Saturday, February 1, 2014
Bert Sutcliffe Oval, Lincoln (10:30 local, 21:30 GMT Friday, January 31)

Big Picture

The hardest part of the World Cup Qualifier may be over for Scotland and UAE but both sides still have something to play for heading into Saturday's tournament final at the Bert Sutcliffe Oval. Both teams managed to navigate their way through the Super Sixes to finish in the top two spots and in the process, secured qualification to the 2015 World Cup. Saturday's final will determine the teams' seeding for the main event next year in Australia and New Zealand.

The winner will join Afghanistan in Group A along with Australia, New Zealand, England, Sri Lanka and Bangladesh, while the runner-up will drop into Group B with South Africa, India, Pakistan, West Indies, Zimbabwe and Ireland, who won the World Cricket League Championship, Intercontinental Cup as well as the World Twenty20 Qualifier in 2013 to stamp their authority as the kings of Associate cricket.

At first glance, it may not appear to be too significant which group Scotland or UAE gets placed into, as each draw poses hefty challenges. Group A contains both host nations, a formidable obstacle for the Full Member participants to overcome let alone the Associates, while Group B contains the defending World Cup champions India.

However, a subtle yet important reward for the team that wins the final is a far less demanding travel schedule within the tournament next year. Qualifier Three, the winner of the Scotland vs. UAE match, will play their first four Group A matches in New Zealand's south island in Dunedin, Christchurch and Nelson before traveling to Tasmania for their last two Group A matches in Hobart. It means a relatively light travel schedule of just 2,084 miles.
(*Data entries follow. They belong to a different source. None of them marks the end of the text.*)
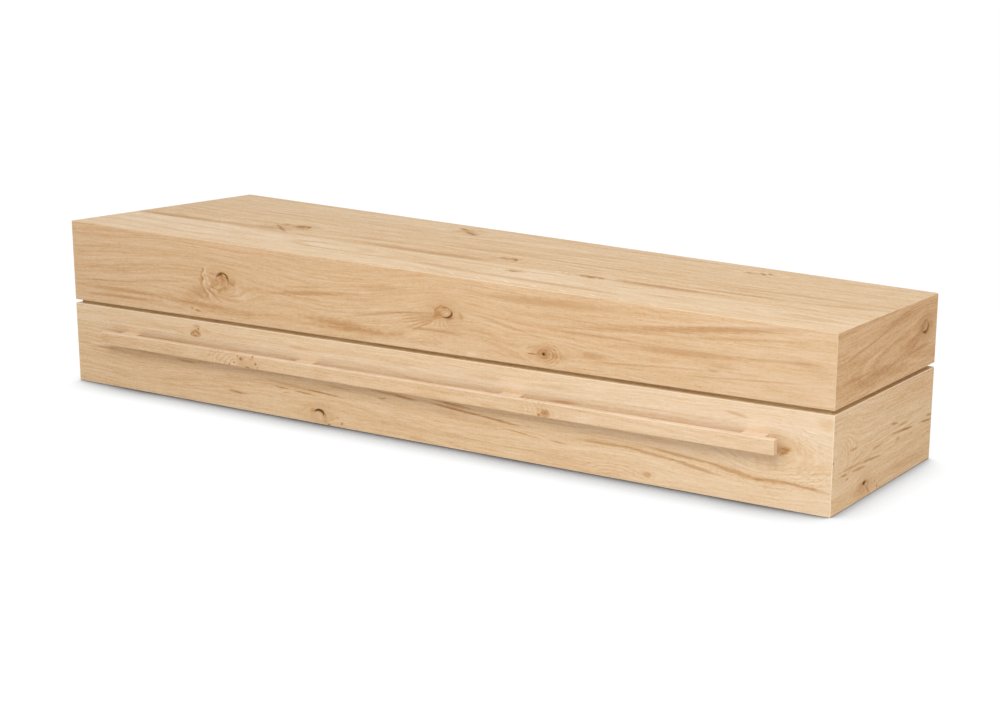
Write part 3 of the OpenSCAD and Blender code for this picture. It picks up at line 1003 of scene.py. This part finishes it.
def floor_material():
    """White to the camera, darker close to the object, and a pale matt floor to all other rays."""
    graph = Graph(bpy.data.materials.new("pale_floor"))
    near = graph.node("AmbientOcclusion", samples=16)
    near.inputs["Distance"].default_value = SHADOW_REACH
    graph.feed(near.inputs["Normal"], graph.join(-0.12, 0.3, 0.95))
    close = graph.node("AmbientOcclusion", samples=8)
    close.inputs["Distance"].default_value = CONTACT_REACH
    hidden = 1.0 - Field(graph, near.outputs["AO"])
    touch = 1.0 - Field(graph, close.outputs["AO"])
    shadow = hidden * hidden * hidden * 2.7 + touch * touch * 0.9
    shade = graph.math("SUBTRACT", 1.0, shadow, clamp=True)
    white = graph.node("Emission")
    graph.feed(white.inputs["Color"], graph.join(shade, shade, shade))
    white.inputs["Strength"].default_value = FLOOR_WHITE
    matt = graph.node("BsdfDiffuse")
    matt.inputs["Color"].default_value = (0.8, 0.8, 0.8, 1)
    seen = graph.either(FLOOR_WHITE_SHARE, matt.outputs[0], white.outputs[0])
    path = graph.node("LightPath")
    return graph.close(graph.either(path.outputs["Is Camera Ray"], matt.outputs[0], seen))


def build_floor():
    half = FLOOR_HALF
    square = [(-half, -half, 0), (half, -half, 0), (half, half, 0), (-half, half, 0)]
    data = bpy.data.meshes.new("floor")
    data.from_pydata(square, [], [(0, 1, 2, 3)])
    data.materials.append(floor_material())
    floor = bpy.data.objects.new("floor", data)
    bpy.context.scene.collection.objects.link(floor)


def build_world():
    """Even soft light, with plain white wherever the camera or a reflection sees past the floor."""
    world = bpy.data.worlds.new("studio")
    bpy.context.scene.world = world
    graph = Graph(world)
    path = graph.node("LightPath")
    seen = path.outputs["Is Camera Ray"]
    for ray in ("Is Glossy Ray", "Is Transmission Ray"):
        seen = graph.math("MAXIMUM", seen, path.outputs[ray])
    lights = []
    for strength in (SOFT_LIGHT, 1.0):
        light = graph.node("Background")
        light.inputs["Color"].default_value = (1, 1, 1, 1)
        light.inputs["Strength"].default_value = strength
        lights.append(light.outputs[0])
    graph.close(graph.either(seen, *lights), "OutputWorld")


def softbox(name, place, target, width, height, watts):
    """A rectangular lamp at place that faces target."""
    lamp = bpy.data.lights.new(name, "AREA")
    lamp.shape = "RECTANGLE"
    lamp.size = width
    lamp.size_y = height
    lamp.energy = watts
    box = bpy.data.objects.new(name, lamp)
    box.location = place
    box.rotation_euler = (Vector(target) - Vector(place)).to_track_quat("-Z", "Y").to_euler()
    bpy.context.scene.collection.objects.link(box)


def build_lights():
    softbox("front_box", (0.9, -2.5, 2.2), (0.1, 0.0, 0.2), 2.8, 1.4, 54.0)
    softbox("overhead_box", (0.0, 0.6, 2.8), (0.0, 0.0, 0.3), 3.0, 1.6, 9.0)
    softbox("foot_box", (3.6, -0.4, 1.2), (1.0, 0.0, 0.2), 1.4, 1.2, 12.0)


def build_camera():
    """The view of the front and the foot end from a little above."""
    lens = bpy.data.cameras.new("camera")
    lens.lens = 59.82
    lens.sensor_width = 36.0
    camera = bpy.data.objects.new("camera", lens)
    forward = Vector((-0.56572, 0.79444, -0.22097))
    camera.location = (2.2675, -3.0833, 1.0017)
    camera.rotation_euler = forward.to_track_quat("-Z", "Y").to_euler()
    bpy.context.scene.collection.objects.link(camera)
    bpy.context.scene.camera = camera


build_camera()
build_base()
build_lid()
build_rim()
build_bars()
build_floor()
build_world()
build_lights()
bpy.context.scene.view_settings.view_transform = "Standard"
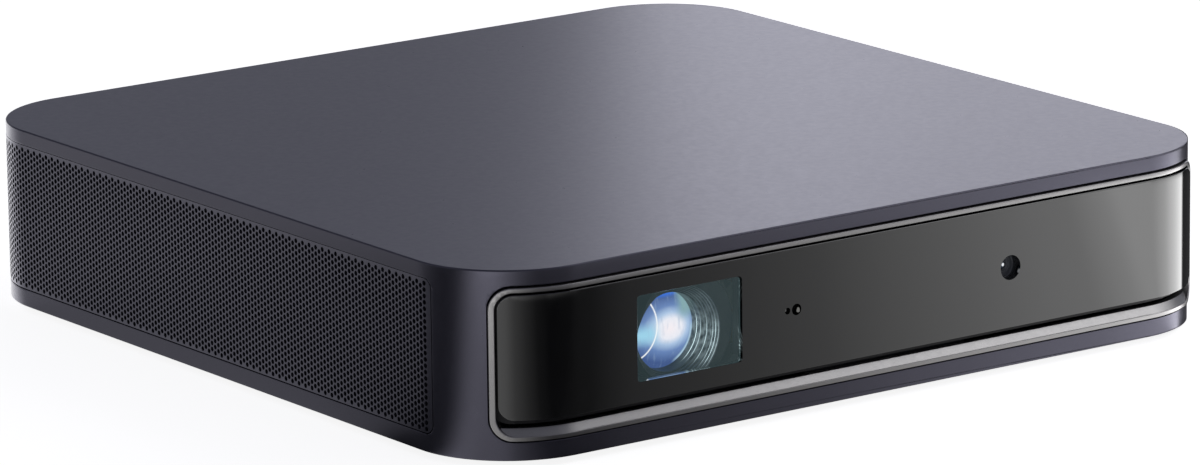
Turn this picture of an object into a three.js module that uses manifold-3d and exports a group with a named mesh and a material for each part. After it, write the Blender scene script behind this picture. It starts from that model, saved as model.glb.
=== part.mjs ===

The loser of Saturday's final will have to endure a far more taxing flight schedule, shuttling between New Zealand and Australia. Their adventure will begin in Nelson before heading off to Brisbane and then all the way to Perth before flying back to New Zealand again to round out their Group B matches in Napier and Wellington. By the end of their six group matches, that team will have traveled 7,456 miles. Professionals might have no issue with it but for a semi-pro or amateur squad like the UAE, a little thing like this can make a big difference.

In the spotlight

Stand-in skipper Preston Mommsen stepped up in a big way following an injury to Scotland captain Kyle Coetzer. After scoring 118 earlier in the qualifier against Hong Kong, Mommsen scored 94 in a 52-run win over Papua New Guinea before following it up with arguably a more valuable 78, steering his side out of trouble in a tense three-wicket win over Kenya to earn Scotland a trip to the World Cup.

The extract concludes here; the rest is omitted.